— start —

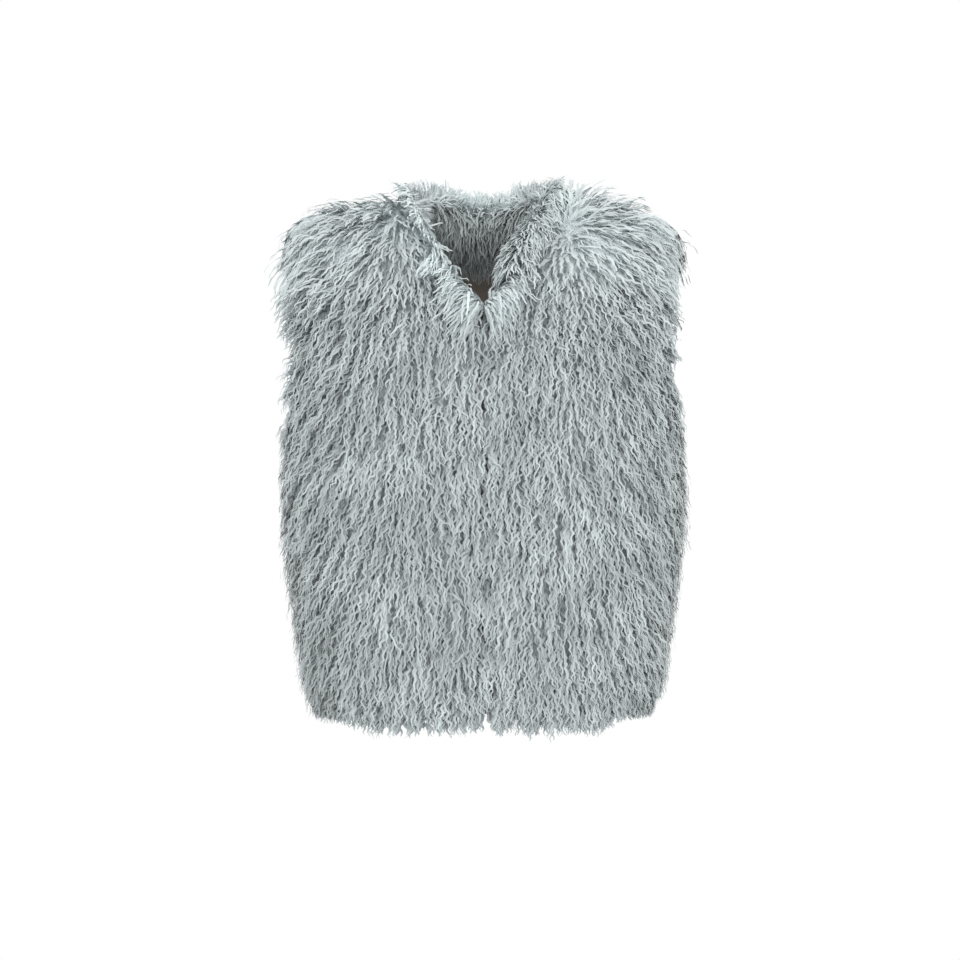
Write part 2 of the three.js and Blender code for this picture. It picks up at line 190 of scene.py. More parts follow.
@dataclass(frozen=True)
class VestCut:
    """The cut of the cloth, measured on its inner face."""

    neck_half_width: float = 0.075
    shoulder_slope: float = math.radians(13)
    underarm_height: float = -0.215
    hem_height: float = -0.498
    ring_power: float = 0.83
    front_neck: Neckline = Neckline(drop=0.105, width_power=0.86, drop_power=1.12)
    back_neck: Neckline = Neckline(drop=0.020, width_power=1.0, drop_power=2.4)
    neck_share: float = 10 / 22
    side_seam_share: float = 18 / 32
    armhole_tip_angle: float = 18
    armhole_bulge: float = 24
    armhole_roundness: float = 0.6
    armhole_rise: float = 1.45
    rings: tuple[Ring, ...] = (
        Ring(-0.498, 0.171, 0.110, 0.102),
        Ring(-0.430, 0.176, 0.114, 0.105),
        Ring(-0.350, 0.187, 0.118, 0.108),
        Ring(-0.290, 0.191, 0.119, 0.109),
        Ring(-0.215, 0.190, 0.118, 0.108),
    )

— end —

### Problem details
Repeat the lines above exactly.

### Task answer
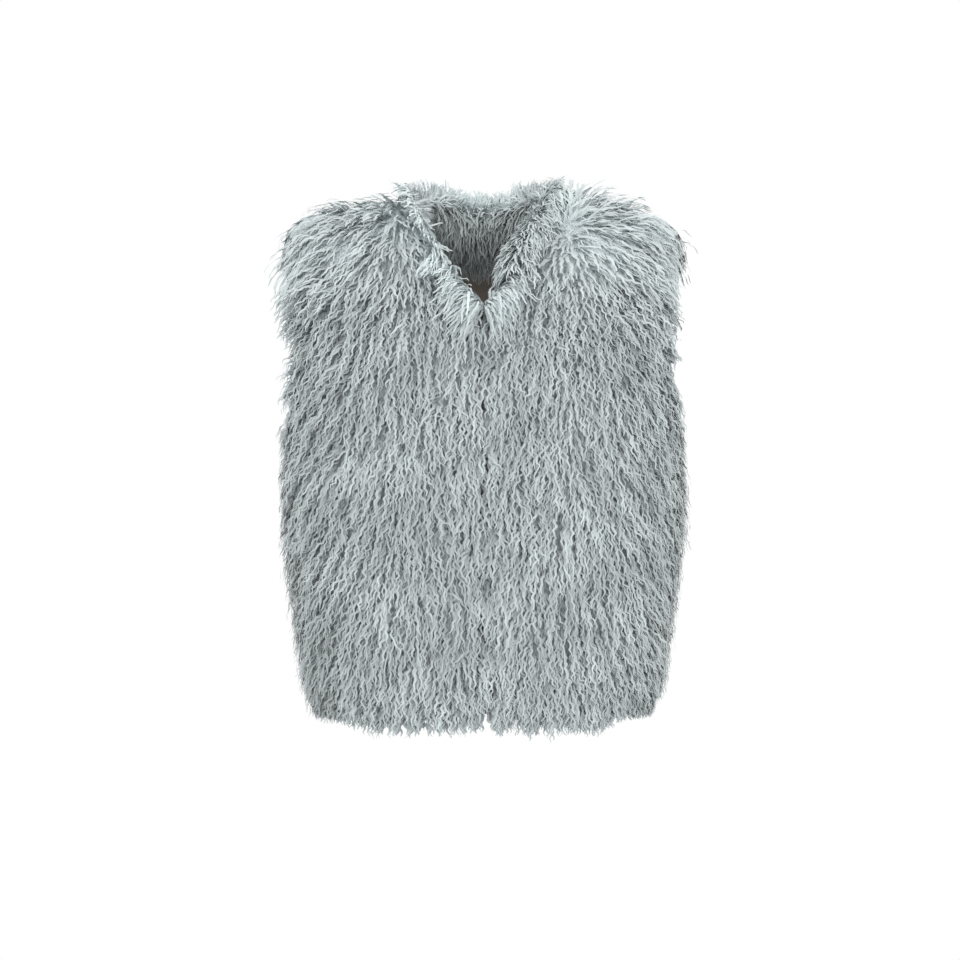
Write part 2 of the three.js and Blender code for this picture. It picks up at line 190 of scene.py. More parts follow.
@dataclass(frozen=True)
class VestCut:
    """The cut of the cloth, measured on its inner face."""

    neck_half_width: float = 0.075
    shoulder_slope: float = math.radians(13)
    underarm_height: float = -0.215
    hem_height: float = -0.498
    ring_power: float = 0.83
    front_neck: Neckline = Neckline(drop=0.105, width_power=0.86, drop_power=1.12)
    back_neck: Neckline = Neckline(drop=0.020, width_power=1.0, drop_power=2.4)
    neck_share: float = 10 / 22
    side_seam_share: float = 18 / 32
    armhole_tip_angle: float = 18
    armhole_bulge: float = 24
    armhole_roundness: float = 0.6
    armhole_rise: float = 1.45
    rings: tuple[Ring, ...] = (
        Ring(-0.498, 0.171, 0.110, 0.102),
        Ring(-0.430, 0.176, 0.114, 0.105),
        Ring(-0.350, 0.187, 0.118, 0.108),
        Ring(-0.290, 0.191, 0.119, 0.109),
        Ring(-0.215, 0.190, 0.118, 0.108),
    )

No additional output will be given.